#### Problem
Extract the full set of records, then give each one again exactly.

** Start of Records provided **

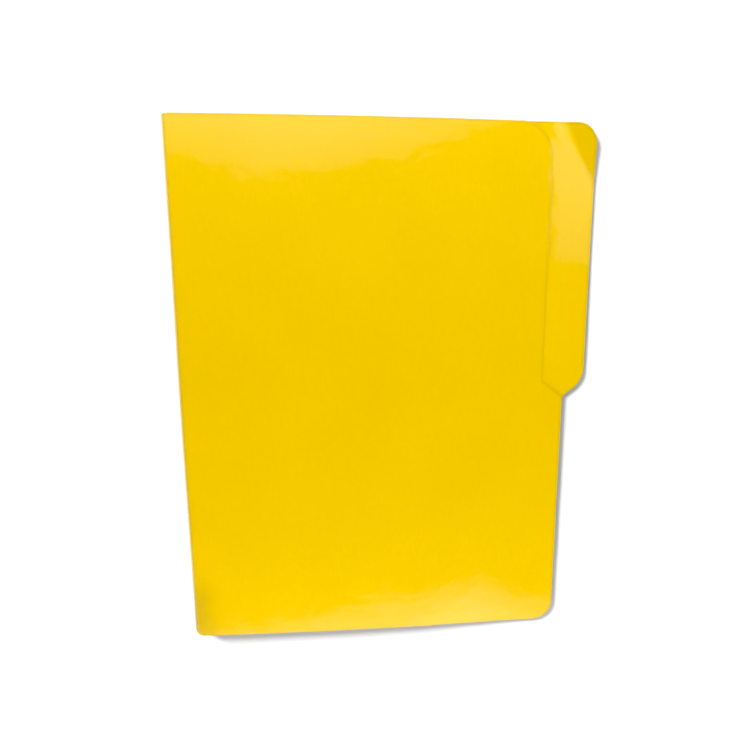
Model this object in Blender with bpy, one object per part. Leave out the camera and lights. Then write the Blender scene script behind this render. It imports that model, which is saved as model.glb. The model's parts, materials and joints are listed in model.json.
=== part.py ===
"""A closed card file folder with a half-cut tab, lying flat on its back leaf.

The folder is one die-cut sheet. Parallel scores divide it into a back leaf with the tab,
narrow spine strips that make the rounded fold, and an undercut front leaf. Each panel is
drawn flat with its first score on its own Y axis, and hangs on the panel before it, so
turning a panel about Y bends the card at that score.

X runs from the fold to the tab, Y up the page and Z up. The origin is under the middle of
the folder. Lengths are in metres.
"""

import math

import bmesh
import bpy

# Card
CARD_THICKNESS = 0.0003
SCORE_GAP = 0.0003

# Leaves
LEAF_HEIGHT = 0.29845
LEAF_WIDTH = 0.2230
BOTTOM_CORNER_RADIUS = 0.0120
FREE_EDGE_GAP = 0.0019

# Tab of the back leaf
TAB_DEPTH = 0.0127
TAB_LENGTH = 0.1490
TAB_CORNER_RADIUS = 0.0115
TAB_RAMP_ANGLE = math.radians(53)
TAB_RAMP_OUTER_RADIUS = 0.0150
TAB_RAMP_INNER_RADIUS = 0.0055

# Undercut of the front leaf
UNDERCUT_DEPTH = 0.0121
UNDERCUT_LENGTH = 0.1486
UNDERCUT_CORNER_RADIUS = 0.0185
UNDERCUT_RAMP_ANGLE = math.radians(53)
UNDERCUT_RAMP_RADIUS = 0.0015

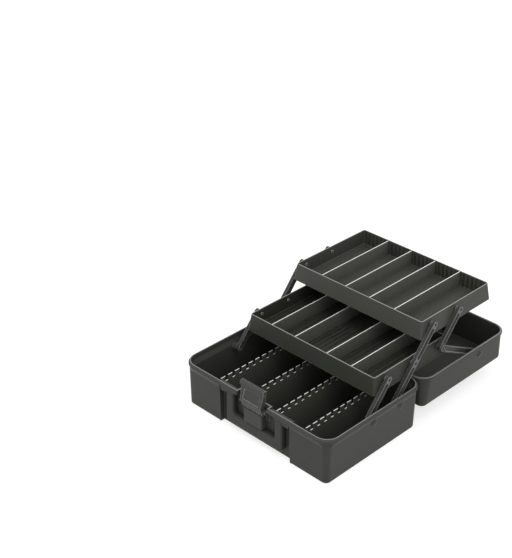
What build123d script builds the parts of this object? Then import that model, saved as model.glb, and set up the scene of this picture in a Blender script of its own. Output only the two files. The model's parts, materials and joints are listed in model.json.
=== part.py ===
"""Tackle box with two cantilever trays, shown open: deep base, lid laid back level, trays swung up and out.

Millimetres. X is the width, +Y runs from the front to the hinge, +Z is up. The origin is the middle of the
underside of the base. The lid is drawn in the numbers it has when shut and turned over about the hinge.
"""

import os
from math import cos, hypot, radians, sin, sqrt

from build123d import *

# Rim of the base and of the lid, and the line where they meet
HALF_W = 176.0
HALF_D = 123.0
CORNER_R = 25.0
BEAD = 4.6
PARTING_Z = 94.0
SEAM = 0.3
HINGE_Y = HALF_D + BEAD + 0.3
HINGE_Z = PARTING_Z

# Base: outlines up the wall as (height, offset from the rim rectangle, corner radius); the rim's corners are
# rounder than the walls'
FLOOR = 3.2
BASE_OUTSIDE = [(0, -3.4, 10.0), (75, -1.8, 12.0), (84, 2.0, 27.0), (87, 2.2, 27.2)]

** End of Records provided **

#### Full response
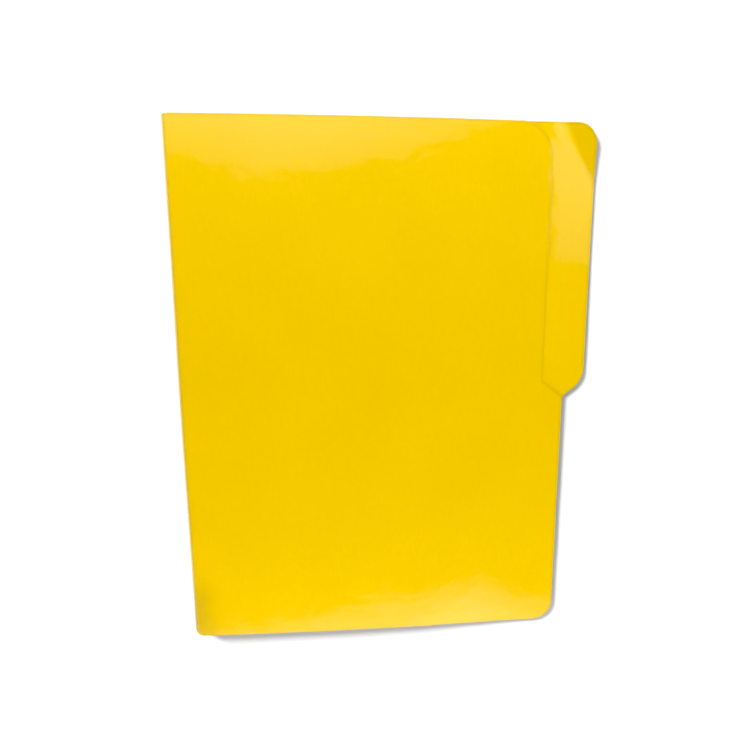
Model this object in Blender with bpy, one object per part. Leave out the camera and lights. Then write the Blender scene script behind this render. It imports that model, which is saved as model.glb. The model's parts, materials and joints are listed in model.json.
=== part.py ===
"""A closed card file folder with a half-cut tab, lying flat on its back leaf.

The folder is one die-cut sheet. Parallel scores divide it into a back leaf with the tab,
narrow spine strips that make the rounded fold, and an undercut front leaf. Each panel is
drawn flat with its first score on its own Y axis, and hangs on the panel before it, so
turning a panel about Y bends the card at that score.

X runs from the fold to the tab, Y up the page and Z up. The origin is under the middle of
the folder. Lengths are in metres.
"""

import math

import bmesh
import bpy

# Card
CARD_THICKNESS = 0.0003
SCORE_GAP = 0.0003

# Leaves
LEAF_HEIGHT = 0.29845
LEAF_WIDTH = 0.2230
BOTTOM_CORNER_RADIUS = 0.0120
FREE_EDGE_GAP = 0.0019

# Tab of the back leaf
TAB_DEPTH = 0.0127
TAB_LENGTH = 0.1490
TAB_CORNER_RADIUS = 0.0115
TAB_RAMP_ANGLE = math.radians(53)
TAB_RAMP_OUTER_RADIUS = 0.0150
TAB_RAMP_INNER_RADIUS = 0.0055

# Undercut of the front leaf
UNDERCUT_DEPTH = 0.0121
UNDERCUT_LENGTH = 0.1486
UNDERCUT_CORNER_RADIUS = 0.0185
UNDERCUT_RAMP_ANGLE = math.radians(53)
UNDERCUT_RAMP_RADIUS = 0.0015

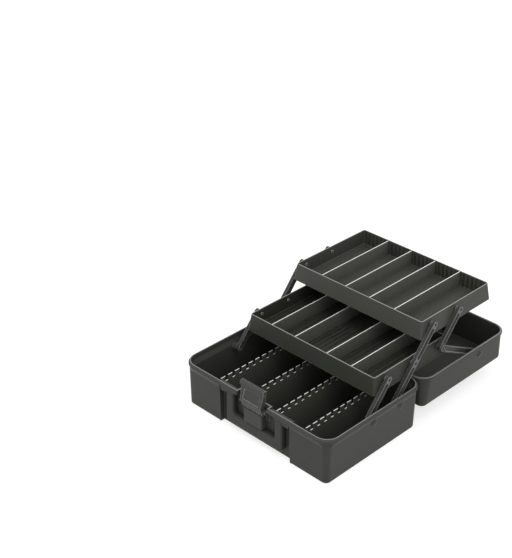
What build123d script builds the parts of this object? Then import that model, saved as model.glb, and set up the scene of this picture in a Blender script of its own. Output only the two files. The model's parts, materials and joints are listed in model.json.
=== part.py ===
"""Tackle box with two cantilever trays, shown open: deep base, lid laid back level, trays swung up and out.

Millimetres. X is the width, +Y runs from the front to the hinge, +Z is up. The origin is the middle of the
underside of the base. The lid is drawn in the numbers it has when shut and turned over about the hinge.
"""

import os
from math import cos, hypot, radians, sin, sqrt

from build123d import *

# Rim of the base and of the lid, and the line where they meet
HALF_W = 176.0
HALF_D = 123.0
CORNER_R = 25.0
BEAD = 4.6
PARTING_Z = 94.0
SEAM = 0.3
HINGE_Y = HALF_D + BEAD + 0.3
HINGE_Z = PARTING_Z

# Base: outlines up the wall as (height, offset from the rim rectangle, corner radius); the rim's corners are
# rounder than the walls'
FLOOR = 3.2
BASE_OUTSIDE = [(0, -3.4, 10.0), (75, -1.8, 12.0), (84, 2.0, 27.0), (87, 2.2, 27.2)]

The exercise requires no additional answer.